Pela Medida Provisória, o fundo de infra-estrutura será regulado pela Comissão de Valores Mobiliários (CVM) e o cotista, no caso o trabalhador, terá de assinar um termo no qual se diz ciente dos riscos, inclusive de, porventura, não atingir o ganho de TR mais 3%. Além disso, haverá um prospecto com todos os riscos. "O investidor terá de considerar os riscos inerentes à aplicação, como possíveis perdas e liquidez", diz Marcelo Trindade, presidente da CVM. Ele é contra a concessão de incentivos artificiais para o crescimento do mercado de capitais, mas avalia que, neste caso, não é o que acontece, já que a proposta veio para aumentar o crescimento econômico e não para estimular o mercado de capitais.

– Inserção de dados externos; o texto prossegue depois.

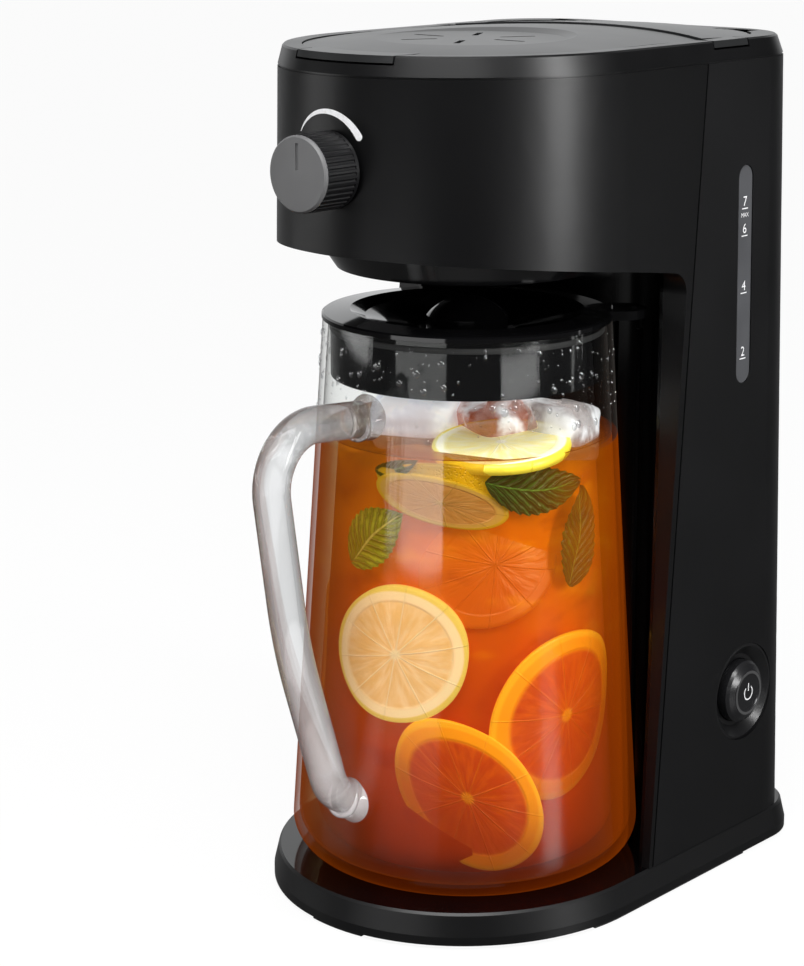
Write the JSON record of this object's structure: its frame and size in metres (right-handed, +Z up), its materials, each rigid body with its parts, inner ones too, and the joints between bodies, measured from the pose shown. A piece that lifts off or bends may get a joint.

A idéia de usar o dinheiro do fundo de garantia para compra de ações é uma bandeira antiga da Bolsa de Valores de São Paulo (Bovespa). Em 2003, a bolsa encaminhou proposta de projeto à Câmara dos Deputados sobre o uso dos recursos do fundo de garantia na compra de ações. Hoje, o documento está em análise na Comissão de Trabalho, Administração e Serviço Público (CTASP).

Em 2005, o setor de previdência também se movimentou para negociar com o governo o uso dos recursos para reduzir o déficit previdenciário e desenvolver a poupança de longo prazo. A proposta ficou pronta no fim do ano passado e será encaminhada ao Fórum Nacional de Previdência, que irá discutir o novo modelo previdenciário.